* Exercise description *
Determine the number of lines in the listing below where the string "data" occurs; answer with the number alone.

* Recorded information *

◇ ◇ ◇

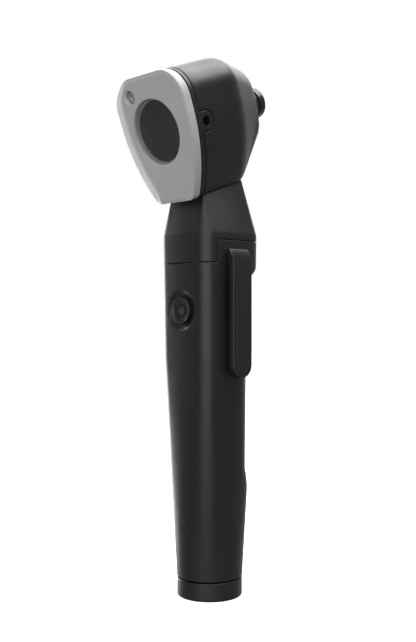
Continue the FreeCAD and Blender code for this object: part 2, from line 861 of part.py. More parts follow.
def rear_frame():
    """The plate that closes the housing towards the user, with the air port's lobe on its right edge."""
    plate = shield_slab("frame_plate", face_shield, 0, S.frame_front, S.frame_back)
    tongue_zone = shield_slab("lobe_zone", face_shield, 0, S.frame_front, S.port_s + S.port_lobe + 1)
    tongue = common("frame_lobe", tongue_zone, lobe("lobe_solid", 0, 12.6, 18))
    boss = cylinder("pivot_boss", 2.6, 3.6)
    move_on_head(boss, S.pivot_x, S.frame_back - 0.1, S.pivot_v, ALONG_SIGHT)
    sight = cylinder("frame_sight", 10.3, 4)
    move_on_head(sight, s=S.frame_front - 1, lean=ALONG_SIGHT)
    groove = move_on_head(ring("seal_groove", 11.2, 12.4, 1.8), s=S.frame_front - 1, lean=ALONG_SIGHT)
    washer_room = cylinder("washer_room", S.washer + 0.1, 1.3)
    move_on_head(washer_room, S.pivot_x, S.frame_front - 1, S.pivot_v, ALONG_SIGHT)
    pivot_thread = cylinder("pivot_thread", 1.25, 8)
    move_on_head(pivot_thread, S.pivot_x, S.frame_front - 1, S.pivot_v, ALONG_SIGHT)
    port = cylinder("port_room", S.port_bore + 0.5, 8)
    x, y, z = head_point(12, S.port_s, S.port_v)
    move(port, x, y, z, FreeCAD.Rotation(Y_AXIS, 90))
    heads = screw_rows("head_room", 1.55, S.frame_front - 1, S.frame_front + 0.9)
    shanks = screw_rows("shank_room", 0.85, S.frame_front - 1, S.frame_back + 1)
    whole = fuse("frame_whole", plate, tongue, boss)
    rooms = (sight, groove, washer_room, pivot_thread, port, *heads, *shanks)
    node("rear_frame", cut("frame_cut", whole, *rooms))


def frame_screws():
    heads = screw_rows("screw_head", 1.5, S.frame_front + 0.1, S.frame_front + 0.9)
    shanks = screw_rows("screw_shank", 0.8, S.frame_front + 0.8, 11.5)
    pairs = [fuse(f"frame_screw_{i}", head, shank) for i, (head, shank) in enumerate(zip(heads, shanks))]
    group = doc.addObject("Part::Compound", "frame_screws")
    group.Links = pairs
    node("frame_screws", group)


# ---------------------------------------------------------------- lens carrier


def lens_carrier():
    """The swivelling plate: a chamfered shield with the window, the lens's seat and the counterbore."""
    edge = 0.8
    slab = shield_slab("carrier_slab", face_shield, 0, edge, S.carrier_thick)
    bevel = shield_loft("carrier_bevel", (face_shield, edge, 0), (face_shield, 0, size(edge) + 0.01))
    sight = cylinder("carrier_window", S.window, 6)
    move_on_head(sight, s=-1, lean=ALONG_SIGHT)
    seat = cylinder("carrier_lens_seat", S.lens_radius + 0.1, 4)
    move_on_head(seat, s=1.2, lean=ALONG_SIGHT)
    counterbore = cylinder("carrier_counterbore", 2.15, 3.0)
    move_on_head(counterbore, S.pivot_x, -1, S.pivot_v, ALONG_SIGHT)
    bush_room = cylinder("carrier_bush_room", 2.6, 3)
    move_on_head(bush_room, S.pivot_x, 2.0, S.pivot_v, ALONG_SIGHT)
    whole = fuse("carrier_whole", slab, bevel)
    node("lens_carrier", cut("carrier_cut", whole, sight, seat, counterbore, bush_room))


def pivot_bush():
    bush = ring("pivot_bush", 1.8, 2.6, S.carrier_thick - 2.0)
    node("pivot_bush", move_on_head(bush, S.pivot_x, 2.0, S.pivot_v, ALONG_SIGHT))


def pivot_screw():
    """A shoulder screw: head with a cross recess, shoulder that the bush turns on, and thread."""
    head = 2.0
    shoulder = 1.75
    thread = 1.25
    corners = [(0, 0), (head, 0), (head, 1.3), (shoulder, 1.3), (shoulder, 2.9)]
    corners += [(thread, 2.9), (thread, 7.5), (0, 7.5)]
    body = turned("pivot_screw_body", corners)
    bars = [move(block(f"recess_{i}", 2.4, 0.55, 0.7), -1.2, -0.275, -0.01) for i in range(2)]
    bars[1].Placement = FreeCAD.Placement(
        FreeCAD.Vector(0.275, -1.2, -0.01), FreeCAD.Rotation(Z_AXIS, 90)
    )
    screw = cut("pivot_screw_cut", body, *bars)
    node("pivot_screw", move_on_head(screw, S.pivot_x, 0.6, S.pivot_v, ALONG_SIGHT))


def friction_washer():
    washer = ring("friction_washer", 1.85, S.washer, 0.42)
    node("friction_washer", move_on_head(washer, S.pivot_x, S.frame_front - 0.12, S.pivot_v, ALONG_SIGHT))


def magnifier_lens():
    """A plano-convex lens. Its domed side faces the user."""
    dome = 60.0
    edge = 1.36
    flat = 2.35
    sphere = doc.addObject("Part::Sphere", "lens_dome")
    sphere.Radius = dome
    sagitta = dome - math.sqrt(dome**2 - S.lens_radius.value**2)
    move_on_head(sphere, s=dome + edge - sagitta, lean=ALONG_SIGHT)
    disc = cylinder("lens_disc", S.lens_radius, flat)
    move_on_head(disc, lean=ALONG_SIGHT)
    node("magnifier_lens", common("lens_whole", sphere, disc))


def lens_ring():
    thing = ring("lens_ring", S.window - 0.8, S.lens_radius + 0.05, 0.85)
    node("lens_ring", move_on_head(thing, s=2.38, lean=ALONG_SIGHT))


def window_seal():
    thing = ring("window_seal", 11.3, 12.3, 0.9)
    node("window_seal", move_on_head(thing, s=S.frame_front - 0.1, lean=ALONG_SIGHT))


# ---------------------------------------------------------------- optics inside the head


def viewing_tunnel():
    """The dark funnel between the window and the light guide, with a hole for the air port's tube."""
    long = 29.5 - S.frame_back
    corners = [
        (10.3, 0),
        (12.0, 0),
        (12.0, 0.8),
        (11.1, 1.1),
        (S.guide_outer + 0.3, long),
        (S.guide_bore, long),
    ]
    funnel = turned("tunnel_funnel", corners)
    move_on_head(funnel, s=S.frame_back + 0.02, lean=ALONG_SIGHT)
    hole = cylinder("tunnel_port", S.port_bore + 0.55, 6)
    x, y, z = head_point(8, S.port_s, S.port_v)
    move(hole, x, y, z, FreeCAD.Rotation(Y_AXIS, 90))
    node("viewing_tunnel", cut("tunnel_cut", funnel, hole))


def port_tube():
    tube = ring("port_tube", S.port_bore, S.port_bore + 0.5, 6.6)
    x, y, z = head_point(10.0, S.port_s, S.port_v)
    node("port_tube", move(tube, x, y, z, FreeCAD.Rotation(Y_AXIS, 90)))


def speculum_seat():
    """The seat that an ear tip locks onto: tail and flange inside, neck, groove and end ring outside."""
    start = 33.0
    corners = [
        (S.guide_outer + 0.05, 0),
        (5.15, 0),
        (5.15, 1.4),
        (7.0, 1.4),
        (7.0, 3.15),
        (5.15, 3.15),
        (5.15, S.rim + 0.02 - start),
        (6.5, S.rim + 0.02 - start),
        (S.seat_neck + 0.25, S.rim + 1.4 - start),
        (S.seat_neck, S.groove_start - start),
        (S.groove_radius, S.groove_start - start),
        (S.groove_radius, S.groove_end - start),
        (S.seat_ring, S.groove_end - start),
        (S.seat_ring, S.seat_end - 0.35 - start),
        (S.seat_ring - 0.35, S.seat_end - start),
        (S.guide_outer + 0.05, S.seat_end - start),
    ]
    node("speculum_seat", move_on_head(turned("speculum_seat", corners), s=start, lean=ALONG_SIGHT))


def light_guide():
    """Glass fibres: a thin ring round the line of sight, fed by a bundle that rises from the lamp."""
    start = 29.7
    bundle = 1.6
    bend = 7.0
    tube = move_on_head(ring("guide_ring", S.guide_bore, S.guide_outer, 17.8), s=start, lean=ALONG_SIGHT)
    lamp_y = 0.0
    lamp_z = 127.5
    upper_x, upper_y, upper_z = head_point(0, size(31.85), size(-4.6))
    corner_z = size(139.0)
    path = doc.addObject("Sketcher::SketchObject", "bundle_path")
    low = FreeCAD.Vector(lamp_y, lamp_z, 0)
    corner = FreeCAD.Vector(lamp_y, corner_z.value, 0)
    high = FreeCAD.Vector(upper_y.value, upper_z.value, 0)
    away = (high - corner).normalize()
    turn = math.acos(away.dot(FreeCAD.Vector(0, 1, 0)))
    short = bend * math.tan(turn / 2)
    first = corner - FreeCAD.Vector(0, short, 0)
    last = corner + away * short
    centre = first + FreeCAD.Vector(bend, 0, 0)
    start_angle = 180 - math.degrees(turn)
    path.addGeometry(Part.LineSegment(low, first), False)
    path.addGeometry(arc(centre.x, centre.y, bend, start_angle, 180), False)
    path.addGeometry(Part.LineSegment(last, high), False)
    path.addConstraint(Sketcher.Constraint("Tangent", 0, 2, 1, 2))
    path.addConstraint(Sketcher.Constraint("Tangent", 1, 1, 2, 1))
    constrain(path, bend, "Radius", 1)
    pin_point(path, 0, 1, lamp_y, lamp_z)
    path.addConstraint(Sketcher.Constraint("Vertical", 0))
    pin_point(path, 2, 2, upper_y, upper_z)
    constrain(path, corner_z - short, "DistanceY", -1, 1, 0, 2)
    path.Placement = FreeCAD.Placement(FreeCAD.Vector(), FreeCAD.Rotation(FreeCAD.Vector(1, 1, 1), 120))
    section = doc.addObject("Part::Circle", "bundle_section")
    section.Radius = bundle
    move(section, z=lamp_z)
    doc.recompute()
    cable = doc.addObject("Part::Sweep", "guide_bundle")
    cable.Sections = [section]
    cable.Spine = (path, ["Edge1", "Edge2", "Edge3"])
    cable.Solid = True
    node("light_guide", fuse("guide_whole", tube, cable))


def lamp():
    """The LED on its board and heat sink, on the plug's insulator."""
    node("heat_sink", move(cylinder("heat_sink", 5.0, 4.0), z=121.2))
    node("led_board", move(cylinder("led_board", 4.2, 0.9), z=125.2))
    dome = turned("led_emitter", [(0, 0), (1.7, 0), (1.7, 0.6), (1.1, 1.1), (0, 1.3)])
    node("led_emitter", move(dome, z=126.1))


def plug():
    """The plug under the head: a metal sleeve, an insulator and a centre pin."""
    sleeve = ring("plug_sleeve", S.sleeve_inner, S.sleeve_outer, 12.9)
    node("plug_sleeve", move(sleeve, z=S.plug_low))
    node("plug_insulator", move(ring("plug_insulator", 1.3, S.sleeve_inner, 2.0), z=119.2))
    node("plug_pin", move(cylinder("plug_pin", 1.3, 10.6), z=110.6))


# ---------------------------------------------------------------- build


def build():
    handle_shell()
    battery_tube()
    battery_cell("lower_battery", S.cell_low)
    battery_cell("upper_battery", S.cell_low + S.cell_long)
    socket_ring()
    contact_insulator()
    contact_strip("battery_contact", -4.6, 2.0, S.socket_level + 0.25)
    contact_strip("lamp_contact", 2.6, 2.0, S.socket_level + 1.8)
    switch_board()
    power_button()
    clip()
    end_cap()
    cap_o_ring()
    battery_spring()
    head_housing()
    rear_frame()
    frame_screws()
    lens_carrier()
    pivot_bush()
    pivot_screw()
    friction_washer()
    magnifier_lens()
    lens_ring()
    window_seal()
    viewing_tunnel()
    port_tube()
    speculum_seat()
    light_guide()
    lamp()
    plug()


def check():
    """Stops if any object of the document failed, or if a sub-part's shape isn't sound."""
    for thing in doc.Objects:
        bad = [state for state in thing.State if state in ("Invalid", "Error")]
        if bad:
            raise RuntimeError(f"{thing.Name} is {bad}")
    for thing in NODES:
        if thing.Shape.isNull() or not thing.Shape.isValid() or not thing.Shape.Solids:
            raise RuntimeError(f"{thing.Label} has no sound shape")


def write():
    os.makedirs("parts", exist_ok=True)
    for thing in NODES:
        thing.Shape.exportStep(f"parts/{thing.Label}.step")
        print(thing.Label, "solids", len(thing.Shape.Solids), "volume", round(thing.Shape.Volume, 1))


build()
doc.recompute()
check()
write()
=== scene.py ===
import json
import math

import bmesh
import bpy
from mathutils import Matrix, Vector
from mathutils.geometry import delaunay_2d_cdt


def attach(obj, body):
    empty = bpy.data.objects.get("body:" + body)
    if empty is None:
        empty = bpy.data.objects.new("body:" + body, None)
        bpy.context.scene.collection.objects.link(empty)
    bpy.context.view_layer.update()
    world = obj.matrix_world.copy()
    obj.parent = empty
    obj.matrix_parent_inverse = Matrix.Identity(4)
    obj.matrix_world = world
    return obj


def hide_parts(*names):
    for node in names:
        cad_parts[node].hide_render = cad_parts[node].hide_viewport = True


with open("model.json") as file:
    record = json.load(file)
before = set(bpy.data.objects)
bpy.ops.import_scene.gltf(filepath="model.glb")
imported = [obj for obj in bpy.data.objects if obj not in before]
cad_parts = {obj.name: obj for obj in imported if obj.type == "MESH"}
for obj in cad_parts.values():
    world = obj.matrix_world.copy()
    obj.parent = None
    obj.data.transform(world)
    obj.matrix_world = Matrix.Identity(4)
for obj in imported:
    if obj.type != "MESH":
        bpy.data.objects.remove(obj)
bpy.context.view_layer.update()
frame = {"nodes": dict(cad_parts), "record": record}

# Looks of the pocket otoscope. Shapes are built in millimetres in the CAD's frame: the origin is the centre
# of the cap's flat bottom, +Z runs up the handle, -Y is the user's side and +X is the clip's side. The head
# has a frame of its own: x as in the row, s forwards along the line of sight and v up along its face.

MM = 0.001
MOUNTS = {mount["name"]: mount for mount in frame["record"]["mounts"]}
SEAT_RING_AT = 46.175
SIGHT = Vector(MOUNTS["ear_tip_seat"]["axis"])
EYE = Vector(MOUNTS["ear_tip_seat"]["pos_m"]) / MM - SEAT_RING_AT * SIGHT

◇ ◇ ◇

* Solved problem *
6